Sparse network. No reciprocity.

Waiting too long to reach out after the program ends

The cohort finishes on a Friday. By Monday, the Slack goes quiet. People get busy. Conference calls, deliverables, life. Three months later you remember: "I should reconnect with that woman from Yieldcore who worked at the same airline supplier." You open her profile—she changed jobs, your context is gone, and your message reads like cold outreach. That hurts.

The correction: schedule five-minute follow-ups within two weeks of ending. Not a lunch, not a coffee. A short note referencing something specific: "Hey—remember that map you showed of the old Trans-Siberian route? I found a cargo manifest from 1978 that matches it. Thought you'd want to see it." Keep the thread alive before it goes cold. Smaller touches hold more warmth.

"The people who stay visible in low-stakes ways are the ones who get the real calls later. Invisible people get ghosted politely."

— former Yieldcore cohort lead, 2023

Expecting instant results from every connection

You speak to someone twice. No job offer appears. No investor. No referral. So you mentally cross them off. Big mistake. Career networks don't work on a transaction-per-contact model—they work on cumulative surface area. The person who couldn't help you in month two might be the one who remembers you in year three. Expecting instant ROI from each connection is like planting a seed and digging it up daily to check for roots.

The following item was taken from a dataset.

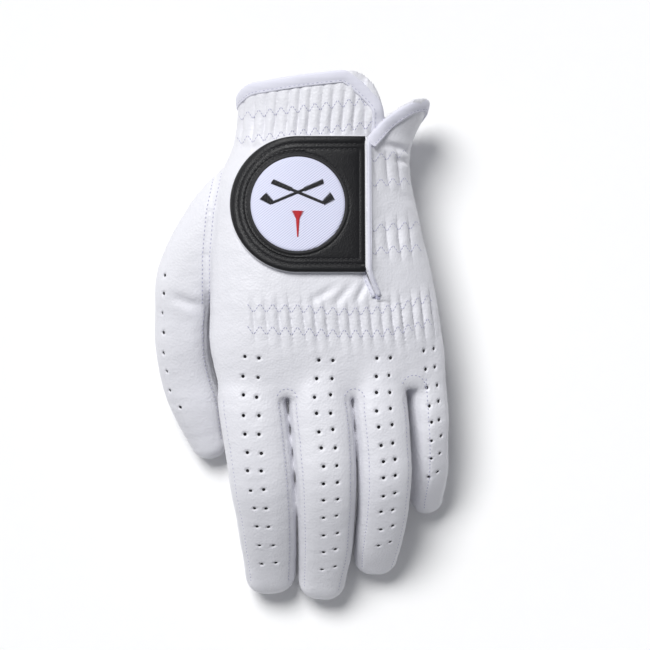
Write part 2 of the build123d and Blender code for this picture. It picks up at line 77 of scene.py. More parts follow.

We fixed this inside our own cohort by reframing the goal. Not "get one outcome from ten people." Instead: "stay visible to ten people over two years." That shift killed the frantic messaging cycle. People relaxed. Conversations got deeper. And yes—the opportunities showed up eventually. But only after the expectation of speed dropped away. The long game isn't a consolation prize. It's the only game that works.

Patience isn't passive. It's active maintenance with zero short-term scoreboard.